Using the data that follows, return exactly the lines from the one that contains "at both crossings" through the one that contains "low, high = Vector((1e9,)", ends included.

------------------------

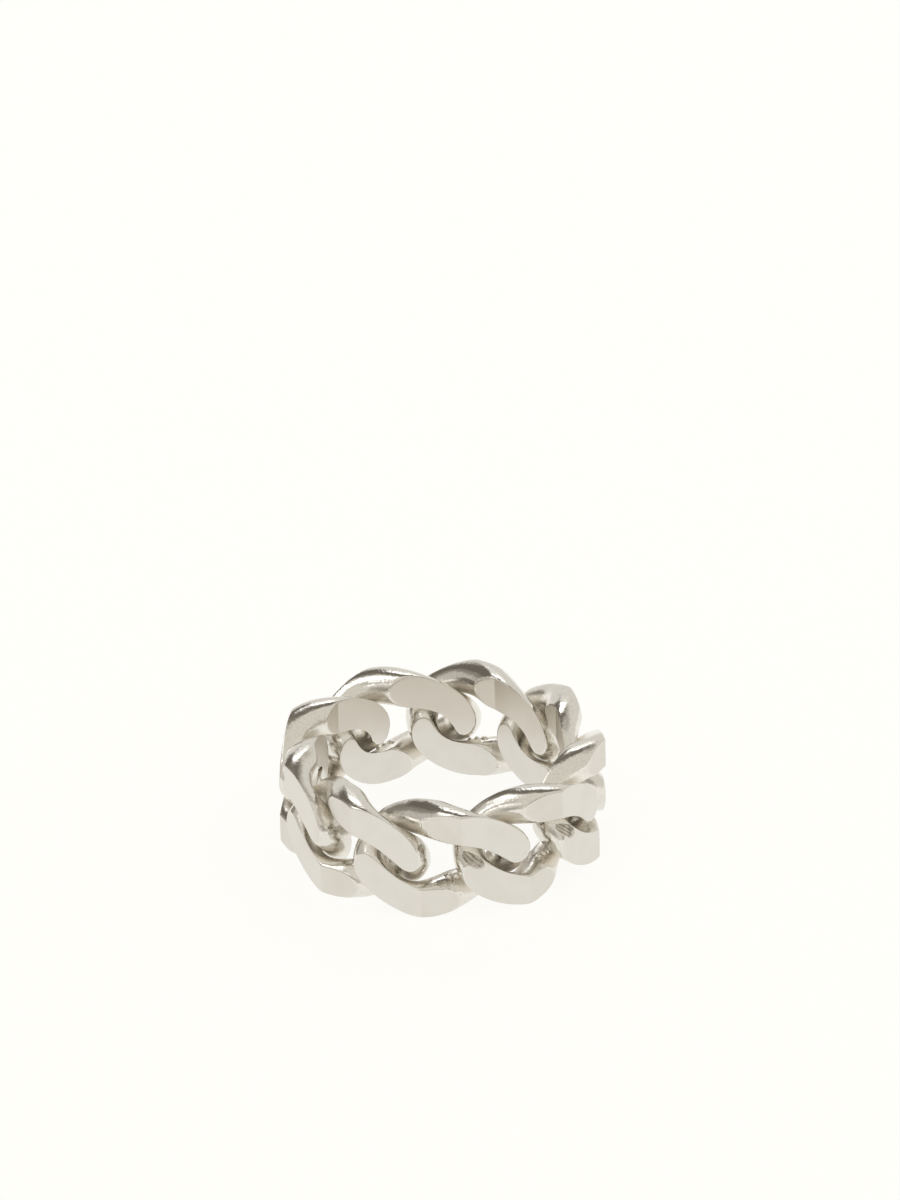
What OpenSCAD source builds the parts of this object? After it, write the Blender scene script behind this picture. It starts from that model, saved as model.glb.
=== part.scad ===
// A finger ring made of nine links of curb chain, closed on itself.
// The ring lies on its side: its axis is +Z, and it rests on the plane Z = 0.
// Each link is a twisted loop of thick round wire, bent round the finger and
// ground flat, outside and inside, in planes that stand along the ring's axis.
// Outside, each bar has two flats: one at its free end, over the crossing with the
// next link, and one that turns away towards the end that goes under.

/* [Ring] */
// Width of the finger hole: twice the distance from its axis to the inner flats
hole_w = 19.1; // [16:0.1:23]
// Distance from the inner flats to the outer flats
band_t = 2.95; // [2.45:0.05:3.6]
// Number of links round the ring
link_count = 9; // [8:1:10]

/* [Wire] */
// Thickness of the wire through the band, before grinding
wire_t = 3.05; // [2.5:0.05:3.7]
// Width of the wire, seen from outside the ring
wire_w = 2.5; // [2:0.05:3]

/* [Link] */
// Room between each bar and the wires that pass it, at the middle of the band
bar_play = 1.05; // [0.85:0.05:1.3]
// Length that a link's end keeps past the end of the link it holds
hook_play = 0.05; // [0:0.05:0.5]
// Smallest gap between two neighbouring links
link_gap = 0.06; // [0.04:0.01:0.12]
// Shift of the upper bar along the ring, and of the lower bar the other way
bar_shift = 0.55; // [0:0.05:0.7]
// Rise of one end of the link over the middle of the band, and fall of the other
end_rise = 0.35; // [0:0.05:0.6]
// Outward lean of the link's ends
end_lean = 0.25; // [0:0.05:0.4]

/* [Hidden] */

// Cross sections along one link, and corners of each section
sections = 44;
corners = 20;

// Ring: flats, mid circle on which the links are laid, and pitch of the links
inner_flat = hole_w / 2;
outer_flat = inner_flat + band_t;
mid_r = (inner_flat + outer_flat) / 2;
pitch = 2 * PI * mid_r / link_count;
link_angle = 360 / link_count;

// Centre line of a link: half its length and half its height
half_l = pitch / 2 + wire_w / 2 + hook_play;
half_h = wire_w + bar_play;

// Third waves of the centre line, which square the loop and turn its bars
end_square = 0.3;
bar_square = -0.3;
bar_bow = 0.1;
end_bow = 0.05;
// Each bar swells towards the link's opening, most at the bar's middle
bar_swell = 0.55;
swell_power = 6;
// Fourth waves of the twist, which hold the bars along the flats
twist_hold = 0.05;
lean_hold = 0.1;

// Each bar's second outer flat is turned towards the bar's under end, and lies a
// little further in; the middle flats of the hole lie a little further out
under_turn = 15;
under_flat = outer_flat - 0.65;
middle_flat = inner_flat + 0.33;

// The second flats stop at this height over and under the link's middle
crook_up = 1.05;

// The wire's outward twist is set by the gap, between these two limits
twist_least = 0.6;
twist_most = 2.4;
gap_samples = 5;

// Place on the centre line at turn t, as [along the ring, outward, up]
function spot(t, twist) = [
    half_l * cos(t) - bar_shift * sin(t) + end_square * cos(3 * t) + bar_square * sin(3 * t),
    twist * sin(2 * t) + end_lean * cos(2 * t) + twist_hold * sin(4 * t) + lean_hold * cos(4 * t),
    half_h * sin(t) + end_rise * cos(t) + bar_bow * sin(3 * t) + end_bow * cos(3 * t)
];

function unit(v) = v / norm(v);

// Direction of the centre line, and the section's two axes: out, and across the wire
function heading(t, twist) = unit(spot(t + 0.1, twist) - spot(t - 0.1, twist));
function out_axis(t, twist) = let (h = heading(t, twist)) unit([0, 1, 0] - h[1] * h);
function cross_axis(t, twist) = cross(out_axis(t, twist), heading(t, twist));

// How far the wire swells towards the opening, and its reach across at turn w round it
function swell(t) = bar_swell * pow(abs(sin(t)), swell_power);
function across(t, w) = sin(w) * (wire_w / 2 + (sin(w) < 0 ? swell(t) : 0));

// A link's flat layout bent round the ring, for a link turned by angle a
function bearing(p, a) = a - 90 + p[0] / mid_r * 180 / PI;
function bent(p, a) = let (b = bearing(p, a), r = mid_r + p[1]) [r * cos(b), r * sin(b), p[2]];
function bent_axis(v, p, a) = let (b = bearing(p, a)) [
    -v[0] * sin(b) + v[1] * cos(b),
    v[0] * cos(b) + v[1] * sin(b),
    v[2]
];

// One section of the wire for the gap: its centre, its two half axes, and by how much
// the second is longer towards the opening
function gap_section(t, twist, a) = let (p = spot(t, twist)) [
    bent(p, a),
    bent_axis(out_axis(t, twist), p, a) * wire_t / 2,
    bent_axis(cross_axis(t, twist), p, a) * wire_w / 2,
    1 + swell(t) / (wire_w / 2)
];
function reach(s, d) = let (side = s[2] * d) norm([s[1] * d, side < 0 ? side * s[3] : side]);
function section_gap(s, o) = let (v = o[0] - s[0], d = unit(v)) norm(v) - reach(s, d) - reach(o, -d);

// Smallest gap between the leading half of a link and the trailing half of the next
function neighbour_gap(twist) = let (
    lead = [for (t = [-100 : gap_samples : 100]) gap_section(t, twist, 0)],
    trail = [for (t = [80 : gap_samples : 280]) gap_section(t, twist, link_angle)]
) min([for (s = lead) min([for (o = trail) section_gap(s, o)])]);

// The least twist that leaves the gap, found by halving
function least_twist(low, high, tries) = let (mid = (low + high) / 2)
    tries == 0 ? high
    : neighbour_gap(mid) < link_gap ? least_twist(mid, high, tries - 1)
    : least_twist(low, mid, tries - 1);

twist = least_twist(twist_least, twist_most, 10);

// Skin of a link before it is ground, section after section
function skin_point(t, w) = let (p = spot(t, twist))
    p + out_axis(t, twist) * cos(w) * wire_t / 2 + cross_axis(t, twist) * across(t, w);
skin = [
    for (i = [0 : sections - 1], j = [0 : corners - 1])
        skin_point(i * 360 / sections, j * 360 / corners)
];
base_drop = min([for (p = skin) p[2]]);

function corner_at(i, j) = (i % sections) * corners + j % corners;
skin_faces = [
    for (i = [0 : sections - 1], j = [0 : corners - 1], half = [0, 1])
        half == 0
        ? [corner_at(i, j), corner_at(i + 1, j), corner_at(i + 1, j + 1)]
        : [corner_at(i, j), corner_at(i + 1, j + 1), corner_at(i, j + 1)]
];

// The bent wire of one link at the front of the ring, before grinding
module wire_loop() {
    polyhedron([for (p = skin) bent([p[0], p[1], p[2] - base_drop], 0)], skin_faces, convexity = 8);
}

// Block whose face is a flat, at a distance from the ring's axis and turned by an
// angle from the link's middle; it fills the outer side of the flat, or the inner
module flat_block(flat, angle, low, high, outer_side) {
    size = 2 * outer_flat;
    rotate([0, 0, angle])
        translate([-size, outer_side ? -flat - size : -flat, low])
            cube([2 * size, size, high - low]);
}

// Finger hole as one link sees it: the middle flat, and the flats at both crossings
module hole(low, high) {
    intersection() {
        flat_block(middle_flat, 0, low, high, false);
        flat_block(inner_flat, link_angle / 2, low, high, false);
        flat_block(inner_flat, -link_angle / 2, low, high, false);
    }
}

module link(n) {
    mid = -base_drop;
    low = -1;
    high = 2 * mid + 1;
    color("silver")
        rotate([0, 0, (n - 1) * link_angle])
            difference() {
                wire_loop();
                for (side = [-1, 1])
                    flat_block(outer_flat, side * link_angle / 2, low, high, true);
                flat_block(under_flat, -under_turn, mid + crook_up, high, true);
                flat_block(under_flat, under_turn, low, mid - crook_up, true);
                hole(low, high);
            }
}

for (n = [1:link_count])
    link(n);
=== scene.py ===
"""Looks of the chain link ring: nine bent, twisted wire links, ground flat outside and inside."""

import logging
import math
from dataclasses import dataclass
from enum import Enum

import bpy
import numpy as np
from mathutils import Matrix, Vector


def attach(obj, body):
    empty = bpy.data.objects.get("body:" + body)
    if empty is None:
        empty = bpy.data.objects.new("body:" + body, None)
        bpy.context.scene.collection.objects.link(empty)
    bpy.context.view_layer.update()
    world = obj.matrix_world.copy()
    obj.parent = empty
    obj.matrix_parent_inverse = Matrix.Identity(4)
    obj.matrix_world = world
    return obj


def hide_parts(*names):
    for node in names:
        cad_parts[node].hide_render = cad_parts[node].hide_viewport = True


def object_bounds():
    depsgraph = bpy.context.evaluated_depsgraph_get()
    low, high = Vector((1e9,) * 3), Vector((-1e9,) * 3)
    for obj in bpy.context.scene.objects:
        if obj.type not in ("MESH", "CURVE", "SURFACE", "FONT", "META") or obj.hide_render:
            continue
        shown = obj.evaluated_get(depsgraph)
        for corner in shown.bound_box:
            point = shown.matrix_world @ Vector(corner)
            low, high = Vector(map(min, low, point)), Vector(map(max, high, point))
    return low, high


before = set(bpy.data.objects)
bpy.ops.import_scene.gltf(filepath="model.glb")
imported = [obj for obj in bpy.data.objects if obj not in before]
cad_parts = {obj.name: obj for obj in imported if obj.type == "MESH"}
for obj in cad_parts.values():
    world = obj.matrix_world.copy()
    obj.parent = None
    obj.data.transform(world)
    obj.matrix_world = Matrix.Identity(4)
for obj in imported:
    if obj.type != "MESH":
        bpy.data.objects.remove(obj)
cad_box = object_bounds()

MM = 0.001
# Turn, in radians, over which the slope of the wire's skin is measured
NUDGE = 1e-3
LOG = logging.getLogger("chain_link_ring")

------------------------

• Answer in full
// Finger hole as one link sees it: the middle flat, and the flats at both crossings
module hole(low, high) {
    intersection() {
        flat_block(middle_flat, 0, low, high, false);
        flat_block(inner_flat, link_angle / 2, low, high, false);
        flat_block(inner_flat, -link_angle / 2, low, high, false);
    }
}

module link(n) {
    mid = -base_drop;
    low = -1;
    high = 2 * mid + 1;
    color("silver")
        rotate([0, 0, (n - 1) * link_angle])
            difference() {
                wire_loop();
                for (side = [-1, 1])
                    flat_block(outer_flat, side * link_angle / 2, low, high, true);
                flat_block(under_flat, -under_turn, mid + crook_up, high, true);
                flat_block(under_flat, under_turn, low, mid - crook_up, true);
                hole(low, high);
            }
}

for (n = [1:link_count])
    link(n);
=== scene.py ===
"""Looks of the chain link ring: nine bent, twisted wire links, ground flat outside and inside."""

import logging
import math
from dataclasses import dataclass
from enum import Enum

import bpy
import numpy as np
from mathutils import Matrix, Vector


def attach(obj, body):
    empty = bpy.data.objects.get("body:" + body)
    if empty is None:
        empty = bpy.data.objects.new("body:" + body, None)
        bpy.context.scene.collection.objects.link(empty)
    bpy.context.view_layer.update()
    world = obj.matrix_world.copy()
    obj.parent = empty
    obj.matrix_parent_inverse = Matrix.Identity(4)
    obj.matrix_world = world
    return obj


def hide_parts(*names):
    for node in names:
        cad_parts[node].hide_render = cad_parts[node].hide_viewport = True


def object_bounds():
    depsgraph = bpy.context.evaluated_depsgraph_get()
    low, high = Vector((1e9,) * 3), Vector((-1e9,) * 3)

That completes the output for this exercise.